Why are the government taking away their contributions to my children future?

The new Junior ISA will be released in the Autumn of this year as a replacement for the Child Trust Fund.
Many of you will be asking what the difference is, and what the need to change the product was? The main difference is of course the lack of government contributions, which have been falling over the last few months any way.

When Labour introduced the Child Trust fund in 2003, they gave every new child born in the UK, regardless of parent’s wealth a £250 voucher to invest in a child trust fund of their choice.

This voucher dropped to £50 late last year and has now been abolished, although people with children born in 2010 should still receive one.

One of the main reasons the government has cut this perk is because of the financial troubles the government has got itself in.

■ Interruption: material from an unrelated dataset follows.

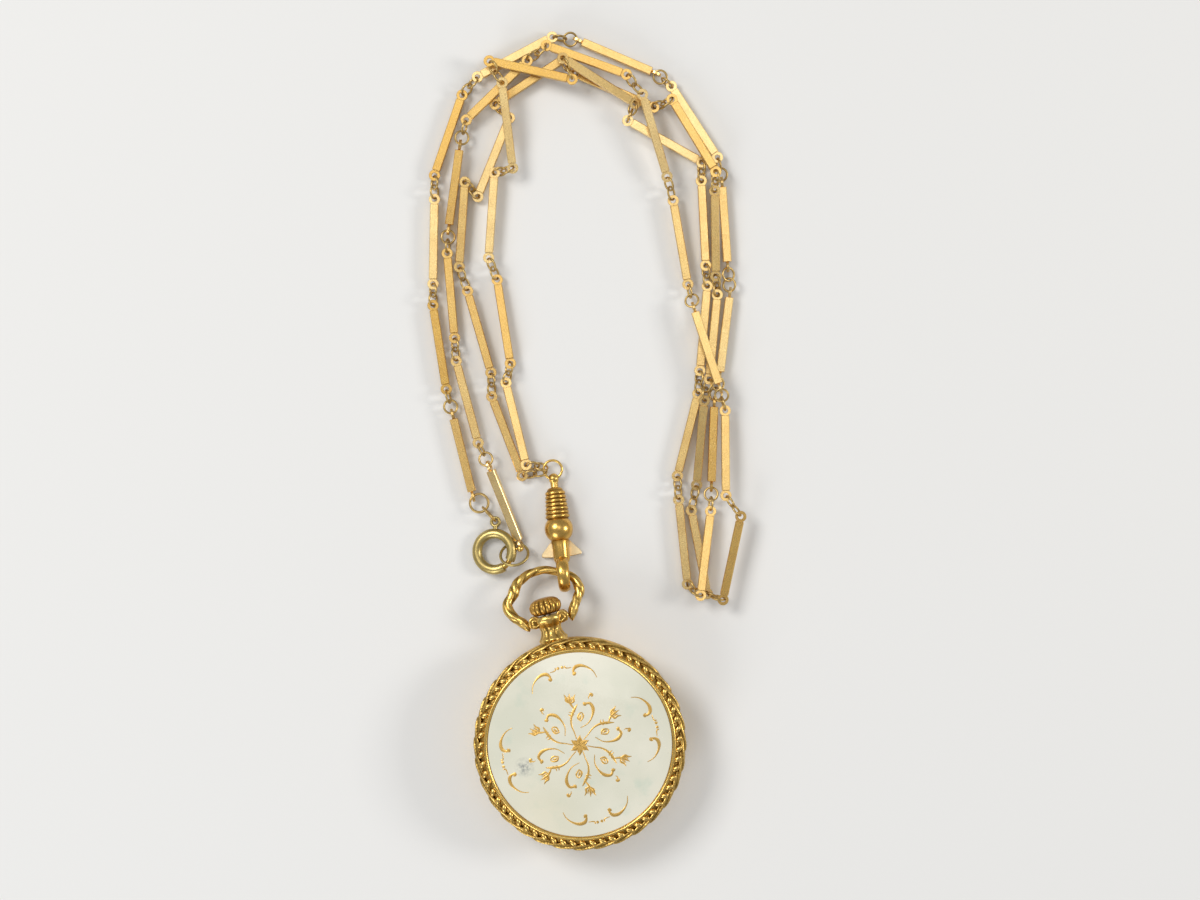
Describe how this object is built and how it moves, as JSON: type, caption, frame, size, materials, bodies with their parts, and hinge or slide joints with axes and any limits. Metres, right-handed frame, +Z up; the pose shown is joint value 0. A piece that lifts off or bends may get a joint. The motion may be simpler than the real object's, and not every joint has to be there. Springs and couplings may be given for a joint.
{
  "type": "pendant watch with chain",
  "caption": "Small gilt open-face pendant watch lying on its face, with an enamelled back, twisted bow, swivel clasp and a folded bar-link chain.",
  "frame": {"origin": "the middle of the bezel's flat ring, which lies on the table, under the middle of the case", "axes": "+Z up through the enamelled back, +Y from the case's middle through the crown, +X to the right as seen from above"},
  "size_m": [0.0616, 0.1261, 0.0104],
  "materials": {
    "case_middle": "worn gilt brass, satin to bright",
    "front_bezel": "worn gilt brass, satin to bright",
    "crystal": "clear glass",
    "back_cover": "worn gilt brass, satin to bright",
    "enamel_panel": "glossy vitreous enamel, off-white with gilt ornament",
    "back_ring": "worn gilt brass, satin to bright",
    "pendant_neck": "worn gilt brass, satin to bright",
    "pendant_sleeve": "gilt brass, brushed",
    "case_screws": "blued steel",
    "bow": "worn gilt brass, satin to bright",
    "crown": "worn gilt brass, satin to bright",
    "winding_stem": "polished steel",
    "dial": "white enamel dial with plain black hour numbers",
    "hour_hand": "blued steel",
    "minute_hand": "blued steel",
    "cannon_pinion": "polished steel",
    "minute_wheel": "gilt brass, brushed",
    "hour_wheel": "gilt brass, brushed",
    "mainplate": "nickelled brass, frosted",
    "barrel_bridge": "nickelled brass, frosted",
    "train_bridge": "nickelled brass, frosted",
    "balance_cock": "nickelled brass, frosted",
    "pallet_bridge": "nickelled brass, frosted",
    "bridge_screws": "blued steel",
    "bearing_jewels": "red synthetic ruby",
    "barrel": "gilt brass, brushed",
    "barrel_cover": "gilt brass, brushed",
    "barrel_arbor": "polished steel",
    "mainspring": "polished steel",
    "ratchet_wheel": "polished steel",
    "ratchet_screw": "blued steel",
    "crown_wheel": "polished steel",
    "crown_wheel_screw": "blued steel",
    "click": "polished steel",
    "click_spring": "polished steel",
    "centre_wheel": "gilt brass, brushed",
    "third_wheel": "gilt brass, brushed",
    "fourth_wheel": "gilt brass, brushed",
    "escape_wheel": "gilt brass, brushed",
    "pallet_fork": "polished steel",
    "balance_wheel": "gilt brass, brushed",
    "balance_staff": "polished steel",
    "hairspring": "blued steel",
    "regulator": "polished steel",
    "winding_pinion": "polished steel",
    "sliding_pinion": "polished steel",
    "setting_lever": "polished steel",
    "yoke": "polished steel",
    "swivel_body": "worn gilt brass, satin to bright",
    "swivel_gate": "worn gilt brass, finely brushed",
    "gate_pin": "worn gilt brass, finely brushed",
    "swivel_eye": "worn gilt brass, satin to bright",
    "swivel_ring": "worn gilt brass, satin to bright",
    "chain_bars": "worn gilt brass, finely brushed",
    "chain_rings": "worn gilt brass, finely brushed",
    "clasp_rings": "worn gilt brass, satin to bright",
    "spring_ring": "worn gilt brass, satin to bright",
    "spring_ring_bolt": "worn gilt brass, finely brushed",
    "jump_ring": "worn gilt brass, satin to bright"
  },
  "bodies": {
    "case": {"case_middle": "case_middle", "front_bezel": "front_bezel", "crystal": "crystal", "pendant_neck": "pendant_neck", "pendant_sleeve": "pendant_sleeve", "case_screws": "case_screws", "dial": "dial", "mainplate": "mainplate", "barrel_bridge": "barrel_bridge", "train_bridge": "train_bridge", "balance_cock": "balance_cock", "pallet_bridge": "pallet_bridge", "bridge_screws": "bridge_screws", "bearing_jewels": "bearing_jewels", "crown_wheel_screw": "crown_wheel_screw", "click_spring": "click_spring", "hairspring": "hairspring", "regulator": "regulator", "yoke": "yoke"},
    "back": {"back_cover": "back_cover", "enamel_panel": "enamel_panel", "back_ring": "back_ring"},
    "bow": {"bow": "bow"},
    "setting": {"setting_lever": "setting_lever"},
    "crown": {"crown": "crown", "winding_stem": "winding_stem"},
    "winding_pinion": {"winding_pinion": "winding_pinion"},
    "sliding_pinion": {"sliding_pinion": "sliding_pinion"},
    "crown_wheel": {"crown_wheel": "crown_wheel"},
    "ratchet": {"ratchet_wheel": "ratchet_wheel", "ratchet_screw": "ratchet_screw", "barrel_arbor": "barrel_arbor"},
    "click": {"click": "click"},
    "barrel": {"barrel": "barrel", "barrel_cover": "barrel_cover", "mainspring": "mainspring"},
    "centre": {"centre_wheel": "centre_wheel", "cannon_pinion": "cannon_pinion", "minute_hand": "minute_hand"},
    "minute": {"minute_wheel": "minute_wheel"},
    "hour": {"hour_wheel": "hour_wheel", "hour_hand": "hour_hand"},
    "third": {"third_wheel": "third_wheel"},
    "fourth": {"fourth_wheel": "fourth_wheel"},
    "escape": {"escape_wheel": "escape_wheel"},
    "pallet": {"pallet_fork": "pallet_fork"},
    "balance": {"balance_wheel": "balance_wheel", "balance_staff": "balance_staff"},
    "swivel": {"swivel_body": "swivel_body", "gate_pin": "gate_pin", "swivel_eye": "swivel_eye"},
    "gate": {"swivel_gate": "swivel_gate"},
    "chain": {"swivel_ring": "swivel_ring", "chain_bars": "chain_bars", "chain_rings": "chain_rings", "clasp_rings": "clasp_rings", "spring_ring": "spring_ring", "jump_ring": "jump_ring"},
    "bolt": {"spring_ring_bolt": "spring_ring_bolt"}
  },
  "joints": [
    {"name": "back_lift", "type": "slide", "parent": "case", "child": "back", "axis": [0, 0, 1], "range_m": [0, 0.012]},
    {"name": "bow_swing", "type": "hinge", "parent": "case", "child": "bow", "pos_m": [0, 0.0198, 0.0052], "axis": [1, 0, 0], "range_deg": [0, 74]},
    {"name": "swivel_swing", "type": "hinge", "parent": "bow", "child": "swivel", "pos_m": [0.004, 0.02602, 0.0033], "axis": [1, 0, 0], "range_deg": [-115, 0]},
    {"name": "chain_swing", "type": "hinge", "parent": "swivel", "child": "chain", "pos_m": [0.00623, 0.04092, 0.0013], "axis": [1, 0, 0], "range_deg": [0, 35]},
    {"name": "gate_swing", "type": "hinge", "parent": "swivel", "child": "gate", "pos_m": [0.00478, 0.03121, 0.00185], "axis": [-0.989, 0.1478, 0], "range_deg": [0, 9], "stiffness_Nm_per_rad": 0.001},
    {"name": "bolt_slide", "type": "hinge", "parent": "chain", "child": "bolt", "pos_m": [-0.00572, 0.0321, 0.00152], "axis": [-0.2337, 0.0944, 0.9677], "range_deg": [0, 28], "stiffness_Nm_per_rad": 0.001},
    {"name": "crown_pull", "type": "slide", "parent": "case", "child": "setting", "axis": [0, 1, 0], "range_m": [0, 0.0008]},
    {"name": "crown_turn", "type": "hinge", "parent": "setting", "child": "crown", "pos_m": [0, 0.0219, 0.0052], "axis": [0, 1, 0], "continuous": true},
    {"name": "winding_pinion_turn", "type": "hinge", "parent": "case", "child": "winding_pinion", "pos_m": [0, 0.01008, 0.0052], "axis": [0, 1, 0], "continuous": true},
    {"name": "sliding_pinion_turn", "type": "hinge", "parent": "case", "child": "sliding_pinion", "pos_m": [0, 0.0081, 0.0052], "axis": [0, 1, 0], "continuous": true},
    {"name": "crown_wheel_turn", "type": "hinge", "parent": "case", "child": "crown_wheel", "pos_m": [0, 0.0081, 0.0082], "axis": [0, 0, 1], "continuous": true},
    {"name": "ratchet_turn", "type": "hinge", "parent": "case", "child": "ratchet", "pos_m": [0.00516, 0.00361, 0.0082], "axis": [0, 0, 1], "continuous": true},
    {"name": "click_swing", "type": "hinge", "parent": "case", "child": "click", "pos_m": [0.01015, 0.0018, 0.0082], "axis": [0, 0, 1], "range_deg": [-8, 0]},
    {"name": "fourth_turn", "type": "hinge", "parent": "case", "child": "fourth", "pos_m": [-0.00505, -0.00551, 0.006], "axis": [0, 0, 1], "continuous": true},
    {"name": "third_turn", "type": "hinge", "parent": "case", "child": "third", "pos_m": [-0.00154, -0.00423, 0.006], "axis": [0, 0, 1], "continuous": true},
    {"name": "centre_turn", "type": "hinge", "parent": "case", "child": "centre", "pos_m": [0, 0, 0.006], "axis": [0, 0, 1], "continuous": true},
    {"name": "barrel_turn", "type": "hinge", "parent": "case", "child": "barrel", "pos_m": [0.00516, 0.00361, 0.006], "axis": [0, 0, 1], "continuous": true},
    {"name": "escape_turn", "type": "hinge", "parent": "case", "child": "escape", "pos_m": [-0.00739, -0.00317, 0.006], "axis": [0, 0, 1], "continuous": true},
    {"name": "minute_turn", "type": "hinge", "parent": "case", "child": "minute", "pos_m": [-0.00312, -0.0018, 0.004], "axis": [0, 0, 1], "continuous": true},
    {"name": "hour_turn", "type": "hinge", "parent": "case", "child": "hour", "pos_m": [0, 0, 0.004], "axis": [0, 0, 1], "continuous": true},
    {"name": "pallet_swing", "type": "hinge", "parent": "case", "child": "pallet", "pos_m": [-0.00786, -0.00047, 0.0064], "axis": [0, 0, 1], "range_deg": [-3, 3]},
    {"name": "balance_swing", "type": "hinge", "parent": "case", "child": "balance", "pos_m": [-0.00631, 0.00222, 0.0074], "axis": [0, 0, 1], "range_deg": [-135, 135]}
  ],
  "couplings": [
    {"joint": "swivel_swing", "follows": "bow_swing", "ratio": -1.385},
    {"joint": "chain_swing", "follows": "bow_swing", "ratio": 0.385},
    {"joint": "winding_pinion_turn", "follows": "crown_turn", "ratio": 1},
    {"joint": "sliding_pinion_turn", "follows": "crown_turn", "ratio": 1},
    {"joint": "crown_wheel_turn", "follows": "crown_turn", "ratio": -0.68182},
    {"joint": "ratchet_turn", "follows": "crown_turn", "ratio": 0.49587},
    {"joint": "third_turn", "follows": "fourth_turn", "ratio": -0.13333},
    {"joint": "centre_turn", "follows": "fourth_turn", "ratio": 0.016667},
    {"joint": "barrel_turn", "follows": "fourth_turn", "ratio": -0.0027778},
    {"joint": "escape_turn", "follows": "fourth_turn", "ratio": -10},
    {"joint": "minute_turn", "follows": "fourth_turn", "ratio": -0.0055556},
    {"joint": "hour_turn", "follows": "fourth_turn", "ratio": 0.0013889}
  ]
}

It is estimated that the scrapping of the contribution will save the treasury £500 million a year, a substantial figure given the current economic problems.

Of course, the new Junior ISA will still give you better savings opportunities than most standard savings accounts. Tax free long term savings tend to pay a better interest rate than other accounts, and the stocks and shares funds will benefit if the stock market grows on the back of the crisis.

Whilst the maximum Junior ISA investment figures have yet to be announced, speculation suggests it may be higher than the current £1200 a year of the CTF, and this can only be a good thing for people looking to save for their children’s futures.